By Evan Berkowitz

For The Diamondback

The U.S. military is reactive, broadcaster Ted Koppel told about 75 people in Tawes Hall’s Ulrich Recital Hall Tuesday afternoon. But as it faces down a new cybersecurity threat, he said, it can’t afford to make that mistake.

“We wait until disaster strikes,” said Koppel, who anchored ABC’s “Nightline” for a quarter century. “We wait until Pearl Harbor, 75 years ago tomorrow. We wait until 9/11.”

Koppel joined retired Army Gen. Keith Alexander, the former head of the National Security Agency and U.S. Cyber Command, in a conversation about the country’s cybersecurity preparedness.

Journalism professor Dana Priest, a two-time Pulitzer Prize-winning Washington Post investigative reporter, moderated the event, billed “Weapons of Mass Disruption: Cyberattacks on America and Our Elections.”

Alexander also referenced the Dec. 7, 1941 attack on Pearl Harbor in framing the topic’s exigence.

“If you think about the aircraft [and] the aircraft carrier, both of those were thought not to be weapons of war when they were first designed,” said Alexander, who headed the NSA under two presidents before his 2014 retirement. “When they found out, all the way through Pearl Harbor, everyone said, ‘OK, we’ve got it.'”

The same lessons, he said, should be considered when it comes to funding cybersecurity measures.

“What we’re hearing now with cyber is people saying … ‘How bad could it be?'” he said. “And the answer is: really bad.”

Koppel and Alexander expressed different views on the feasibility of preemptive action in preventing cyberattacks, but agreed more preventative measures ought to be in place.

Alexander repeatedly advocated for development of a “defensible” plan of action and rehearsal of that strategy. He called for such plans to be pursued in tandem with private industry affected by hacks from state and other actors.

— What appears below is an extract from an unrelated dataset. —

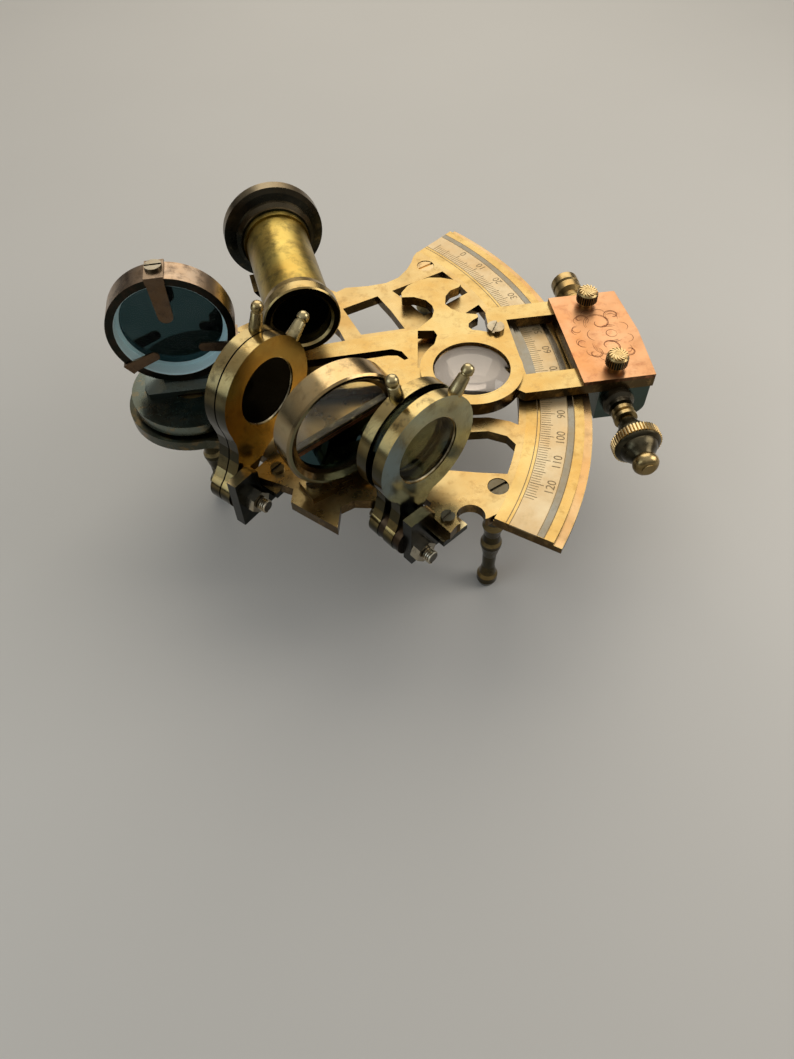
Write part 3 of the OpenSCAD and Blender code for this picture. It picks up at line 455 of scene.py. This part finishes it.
# The near knob and its cap, along the spindle
KNOB = ((1.56, 23.6), (2.15, 23.6), (2.55, 25.0), (3.2, 26.0), (3.9, 26.9), (3.95, 27.8),
        (4.9, 28.2), (5.2, 28.6), (5.2, 31.0), (4.9, 31.4), (4.2, 31.7), (4.1, 32.3),
        (3.4, 33.3), (2.6, 34.1), (2.3, 34.7), (1.56, 34.7))
KNOB_CAP = ((1.0, 34.6), (2.3, 34.7), (2.75, 35.2), (2.95, 36.0), (2.85, 36.8), (2.4, 37.5),
            (1.7, 37.9), (1.1, 37.9), (0.9, 37.3), (0.001, 37.2), (0.001, 34.6))


def at_set(key):
    """The set's bolt: local +Y up along the shades, +Z to the front."""
    azimuth, distance, side, tilt, reach = SETS[key][:5]
    across = side - reach * math.sin(math.radians(tilt))
    height = SIGHT - reach * math.cos(math.radians(tilt))
    return LIFT @ turn(0, 0, azimuth) @ at(distance, across, height) @ turn(90, 0, 90)


def on_shade(key, back):
    """The middle of a shade's window, at its back face."""
    return (at_set(key) @ turn(0, 0, -SETS[key][3])
            @ at(0, SETS[key][4], -SHADE_T - back * SETS[key][5]))


FINISH = {
    "frame_plate": "brass", "scale_arc": "arc", "scale_strip": "ivory", "leg_near": "leg",
    "leg_far": "leg", "leg_apex": "leg", "leg_screws": "leg_screw", "pivot_axle": "rod",
    "pivot_washer": "rod", "scope_barrel": "barrel", "scope_objective_ring": "olive",
    "scope_eye_cup": "black", "scope_objective_lens": "smoke", "scope_eye_lens": "smoke",
    "scope_cradle": "dark", "cradle_screws": "steel", "horizon_foot": "brass",
    "horizon_ring": "mirror_ring", "horizon_clear_glass": "clear",
    "horizon_silvered_glass": "mirror", "horizon_screws": "steel",
    "index_shade_bracket": "bracket", "horizon_shade_bracket": "bracket",
    "index_shade_bolt": "dark_steel", "horizon_shade_bolt": "dark_steel",
    "shade_nuts": "nut", "shade_washers": "washer", "bracket_screws": "dark_steel",
    "index_arm": "arm",
    "magnifier_lens": "lens", "vernier_plate": "silver", "vernier_screw": "steel",
    "index_mirror_foot": "base", "index_mirror_ring": "red", "index_mirror_glass": "plate",
    "mirror_clips": "clip", "clip_screws": "steel", "clamp_block": "block",
    "cover_plate": "copper", "spindle_bushes": "dark_steel", "tangent_spindle": "rod",
    "near_knob": "knob", "far_knob": "rod", "thumb_screw_near": "rod",
    "thumb_screw_far": "rod", "index_shade_front": "shade_front",
    "index_shade_back": "shade_index", "horizon_shade_front": "shade_grey",
    "horizon_shade_back": "shade_grey",
}
for _set in ("index", "horizon"):
    for _side in ("front", "back"):
        FINISH[f"{_set}_glass_{_side}"] = "smoke" if _set == "index" else "tinted"
        FINISH[f"{_set}_pin_{_side}"] = "pin"

# The rounded edges' colour, lighter than the faces: partly wear where the patina has rubbed
# through, partly painted highlight where the edges catch the light
EDGE = {
    "brass": "worn", "arc": "worn", "arm": "worn", "dark": "worn_dark", "base": "worn_dark",
    "block": "worn_dark", "olive": "worn_dark", "leg": "worn_dark", "shade_front": "worn_dark",
    "shade_index": "worn_dark", "shade_grey": "worn_dark", "bracket": "worn_dark",
    "barrel": "worn", "red": "clip", "black": "worn_dark", "knob": "worn_dark",
}


def length_property(name, description, default, low, high):
    """A property that holds a length; the three lengths are given in millimetres."""
    return bpy.props.FloatProperty(
        name=name, description=description, default=default * MM, min=low * MM, max=high * MM,
        subtype="DISTANCE", unit="LENGTH", precision=5)


def colour_property(name, description, default):
    """A property that holds a linear colour."""
    return bpy.props.FloatVectorProperty(
        name=name, description=description, default=default, min=0.0, max=1.0, size=3,
        subtype="COLOR")


class SextantSettings(bpy.types.PropertyGroup):
    """The sizes, colours and lights that a user may want to change."""

    edge: length_property("Edge", "Width of the rounding on the metal's edges", 0.14, 0.0, 0.4)
    smooth: bpy.props.FloatProperty(
        name="Smooth angle", description="Faces meeting at less than this angle shade smoothly",
        default=math.radians(32), min=math.radians(5), max=math.radians(60), subtype="ANGLE")
    tick: length_property("Tick", "Length of the scale's shortest ticks", 2.1, 1.0, 3.0)
    digit: length_property("Digit", "Height of the scale's numerals", 2.7, 1.0, 3.0)
    scroll: length_property("Scroll", "Width of the cover plate's engraved lines", 0.17, 0.05, 0.3)
    teeth: bpy.props.IntProperty(
        name="Teeth", description="Teeth milled round the tangent screw's wheel", default=46,
        min=20, max=90)
    # Brass, copper and scale colours are the lit top colours; their sides get painted shade
    brass_colour: colour_property(
        "Brass", "The frame plate's brass where it faces up", (0.57, 0.43, 0.2))
    copper_colour: colour_property("Copper", "The cover plate's copper", (0.7, 0.39, 0.21))
    scale_colour: colour_property("Scale", "The graduated strip", (0.72, 0.59, 0.38))
    glass_colour: colour_property(
        "Horizon shades", "The tint of the horizon shades' glasses", (0.2, 0.23, 0.22))
    floor_colour: colour_property(
        "Floor", "The floor under the instrument", (0.62, 0.61, 0.59))
    key_power: bpy.props.FloatProperty(
        name="Key light", description="Power of the main light, in watts", default=1.2,
        min=0.0, max=10.0, unit="POWER")


class SEXTANT_OT_finish(bpy.types.Operator):
    """Gives every CAD node its finish and its softened edges"""

    bl_idname = "sextant.finish"
    bl_label = "Finish the frame"

    def execute(self, context):
        settings = context.scene.sextant
        make_materials(settings)
        for name, finish in FINISH.items():
            obj = bpy.data.objects[name]
            obj.data.materials.clear()
            obj.data.materials.append(MATERIALS[finish])
            if finish in EDGE:
                obj.data.materials.append(MATERIALS[EDGE[finish]])
            obj.data.polygons.foreach_set("use_smooth", [True] * len(obj.data.polygons))
            bevel = obj.modifiers.new("edge", "BEVEL")
            bevel.width = settings.edge
            bevel.segments = 2
            bevel.limit_method = "ANGLE"
            bevel.angle_limit = settings.smooth
            bevel.harden_normals = True
            bevel.use_clamp_overlap = True
            # The bevels take the lighter edge colour: rubbed wear and painted highlight
            bevel.material = 1 if finish in EDGE else -1
        return {"FINISHED"}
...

Koppel agreed with industry participation, but questioned whether private companies would be sufficiently willing to disclose information to the government, citing difficulties present in a Senate bill intended to address the issue with the electric power industry specifically.

According to Koppel, the bill provided avenues for energy companies to report hacks in their system to the Department of Homeland Security, who could then forward concerns to defense and intelligence agencies. The problem, he said, is that the company and DHS would be permitted to “scrub” the data they submit at each juncture.

“We’re dealing with information that is moving at the speed of light, but we’re taking days, maybe weeks to scrub this information,” he said of the bill. “When Gen. Alexander talks about the capability to defend ourselves against these kinds of attacks, I have to defer to his expertise, but I’m a skeptic.”

Alexander responded that this was “the difference between technically, can we do it, and policy-wise, can we get it done?”

He believes the magnitude of the cyber threat will force the issue, and later advocated for small-scale presentations to industry leaders on the dangers in order to build awareness and cooperation.

Priest also asked about former government contractor Edward Snowden, whose revelations of global surveillance at the NSA occurred during Alexander’s tenure.

The former NSA chief advocated Snowden’s extradition from Russia and prosecution, and Koppel echoed the call.

Lucy Dalglish, dean of the journalism college, said cybersecurity “is one of the most relevant, confusing and unnerving subjects of our time.”

“The University of Maryland is doing work in this area in myriad ways, through research and teaching a pipeline of future talent who will design computer systems, manage data, fight crime and terrorism and develop cutting-edge public policy,” Dalglish said.

An equally important aspect, Dalglish said, “is the role journalists play in covering this complex subject in a comprehensive, authoritative way.”

Koppel agreed.

“We are currently being fed … some real nonsense about what journalism is,” he said.

The rise of citizen journalism, Koppel said, is undermining accuracy of finished product, adding that the field is headed “to hell in a handbasket.”

“The notion that anybody with a laptop can be a journalist is simply pernicious,” Koppel said.

Alexander provided a road map forward for covering cybersecurity as a journalist.

“One of the things that those of you who aren’t technical can do is explain,” Alexander said. “What you can do is help inform that discussion with facts.”